When reviewing the sufficiency of the evidence, we examine all of the evidence in the light most favorable to the verdict and determine whether a rational trier of fact could have found the essential elements of the offense beyond a reasonable doubt. See Temple v. State, 390 S.W.3d 341, 360 (Tex. Crim. App. 2013). The evidence is legally insufficient when the record contains no evidence, or merely a “modicum” of evidence, probative of an element of the offense. See Garcia v. State, 367 S.W.3d 683, 687 (Tex. Crim. App. 2012).
Although we consider everything presented at trial, we do not reevaluate the weight and credibility of the evidence or substitute our judgment for that of the fact finder. See Williams v. State, 235 S.W.3d 742, 750 (Tex. Crim. App. 2007). Because the jury is the sole judge of the credibility of witnesses and of the weight given to their testimony, any conflicts or inconsistencies in the evidence are resolved in favor of the verdict. See Wesbrook v. State, 29 S.W.3d 103, 111 (Tex. Crim. App. 2000).

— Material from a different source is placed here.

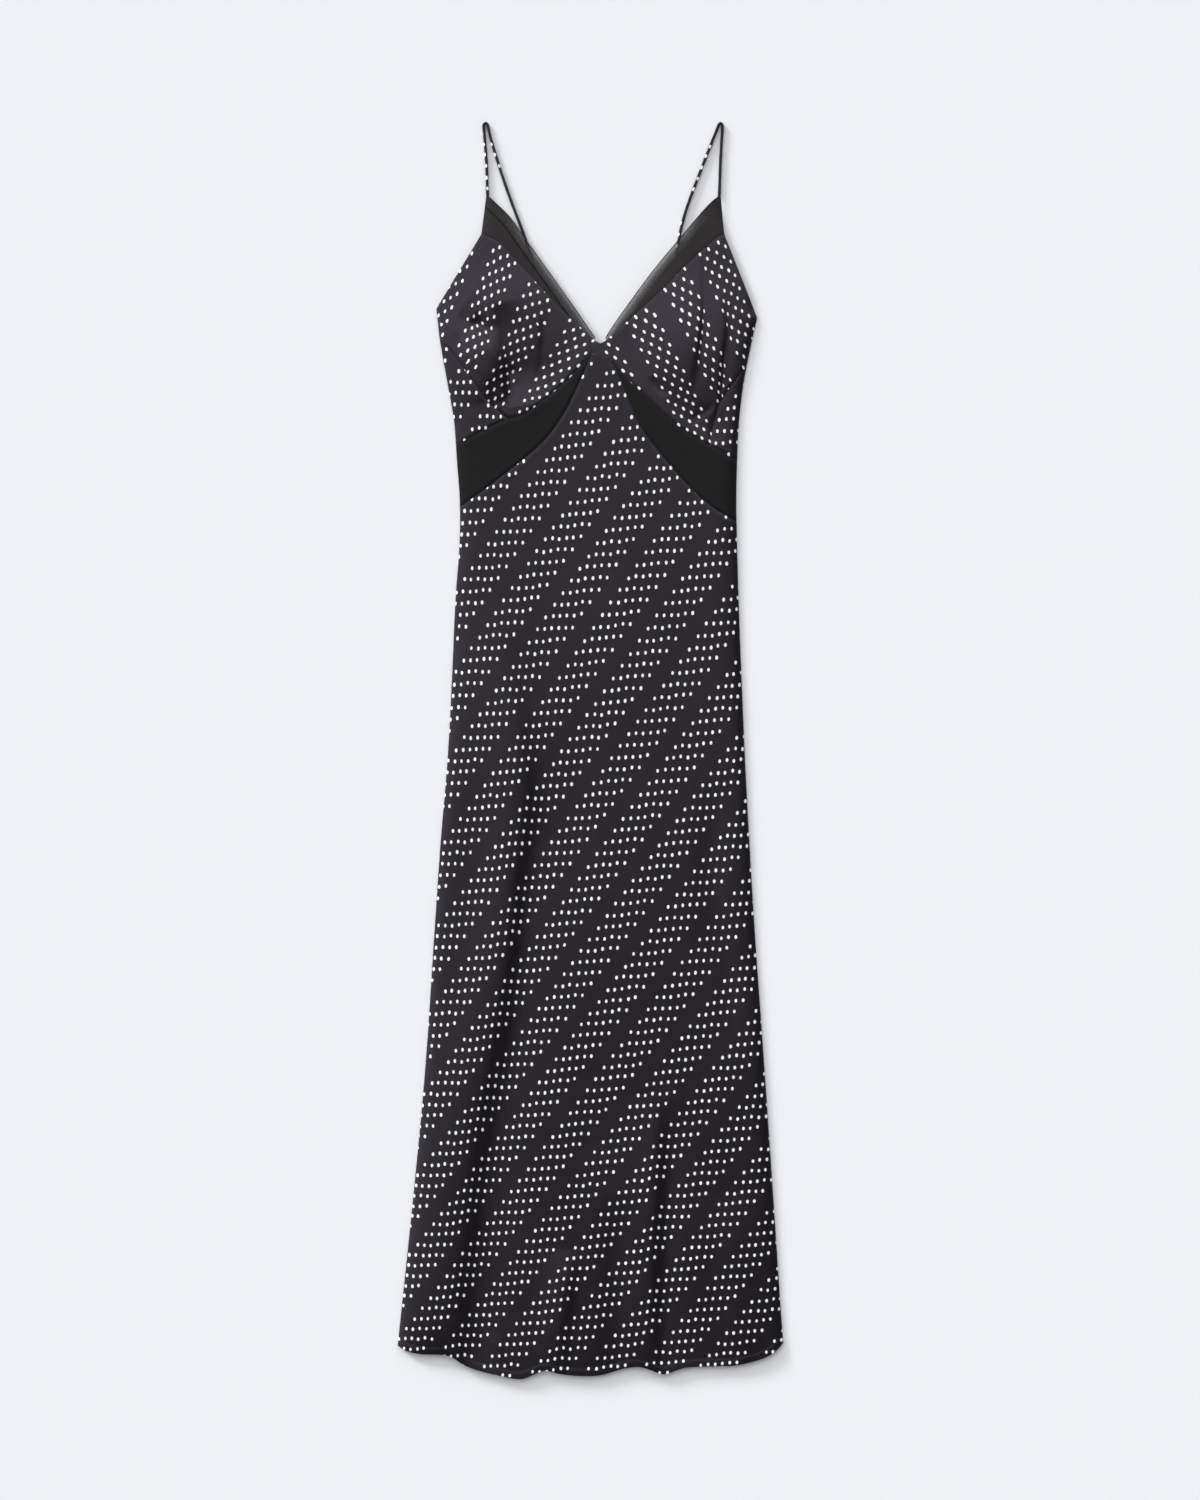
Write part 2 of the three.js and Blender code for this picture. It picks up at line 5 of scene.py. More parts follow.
import bpy
import mathutils
import numpy as np
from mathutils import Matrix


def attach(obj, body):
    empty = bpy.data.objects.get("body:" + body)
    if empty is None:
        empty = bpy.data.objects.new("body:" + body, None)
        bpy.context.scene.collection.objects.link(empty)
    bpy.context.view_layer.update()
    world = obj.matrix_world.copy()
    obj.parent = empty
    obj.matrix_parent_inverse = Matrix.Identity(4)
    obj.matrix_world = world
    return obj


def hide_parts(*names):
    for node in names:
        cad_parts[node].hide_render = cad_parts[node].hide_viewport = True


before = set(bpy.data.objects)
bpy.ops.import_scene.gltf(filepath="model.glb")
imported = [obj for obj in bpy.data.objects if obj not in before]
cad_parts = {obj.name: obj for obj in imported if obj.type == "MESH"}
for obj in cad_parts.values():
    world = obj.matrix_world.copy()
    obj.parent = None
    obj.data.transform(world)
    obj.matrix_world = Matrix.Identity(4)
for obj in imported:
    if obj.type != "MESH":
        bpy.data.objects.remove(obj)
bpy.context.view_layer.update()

# Sizes in millimetres, as in the part's source: x across, `down` from the strap tops, z up from the surface.
MM = 0.001
LENGTH = 1381.8
BACK_WALL = 0.7  # the back's cloth
FRONT_WALL = 0.5
SHEER_WALL = 0.3
FRONT_BASE = 0.95  # underside of the front where it meets the back at a side seam
LOFT = 4.1  # how far the front lies above that, away from the side seams
ROLL = 6.0
TURN = 1.6  # the tight turn of cloth right at a side seam
TURN_HEIGHT = 0.5
STRAP = 3.2
STRAP_DOT = 7.7  # dot to dot across the cloth of the straps
HEM_DEPTH = 8.0  # the hem is turned up this far
BACK_HEM_RISE = 5.0
EDGE_STRIP = 10.0  # see-through strip along each neck edge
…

Our review includes both properly and improperly admitted evidence. See Clayton v. State, 235 S.W.3d 772, 778 (Tex. Crim. App. 2007). We also consider both direct and circumstantial evidence, as well as any reasonable inferences that may be drawn from the evidence. Id. Circumstantial evidence is as probative as direct evidence in establishing the guilt of an actor, and circumstantial evidence alone can be sufficient to establish guilt. See Hopper v. State, 214 S.W.3d 9, 13 (Tex. Crim. App. 2007).
To obtain a conviction for murder, the State was required to prove either of the following: (1) that appellant intentionally or knowingly caused the death of the complainant; or (2) that appellant intended to cause serious bodily injury to the complainant, and appellant committed an act clearly dangerous to human life that caused the death of the complainant. See Tex. Penal Code § 19.02(b)(1)–(2).
A rational jury could have found beyond a reasonable doubt that appellant intentionally caused the death of the complainant. The evidence showed that the complainant died because he was shot with a deadly weapon, and appellant admitted that he was the person who had fired the deadly weapon. The jury could have inferred an intent to kill by appellant's use of the deadly weapon. See Brown v. State, 122 S.W.3d 794, 800 (Tex. Crim. App. 2003). The intent to kill could also be inferred by appellant's statement that he had been seeking revenge.
Appellant responds that no rational jury could have convicted him because the evidence showed that he had acted in self-defense. Appellant seems to contend that he established his self-defense theory as a matter of law, but “the issue of self-defense is an issue of fact to be determined by the jury.” See Saxton v. State, 804 S.W.2d 910, 913 (Tex. Crim. App. 1991). The State's burden on this issue is merely one of persuasion—i.e., to disprove the claim of self-defense—and the State satisfies this burden by proving that the defendant is guilty beyond a reasonable doubt. Id. “A jury verdict of guilty is an implicit finding rejecting the defendant's self-defense theory.” Id. at 914.
Viewing the evidence in the light most favorable to the verdict, we conclude that there is sufficient evidence from which “any rational trier of fact would have found the essential elements of murder beyond a reasonable doubt and would have also found against appellant on the self-defense issue beyond a reasonable doubt.” Id.
The trial court's judgment is affirmed.
1. Appellant's brief was filed by his appointed counsel, Vivian R. King. After this appeal was submitted, King accepted employment with the Harris County District Attorney's Office. We abated this appeal for appointment of new counsel, and the trial court appointed Dena Fisher. Because this appeal had already been submitted, Fisher did not file a new brief. We therefore address the only point of error in the brief filed by King.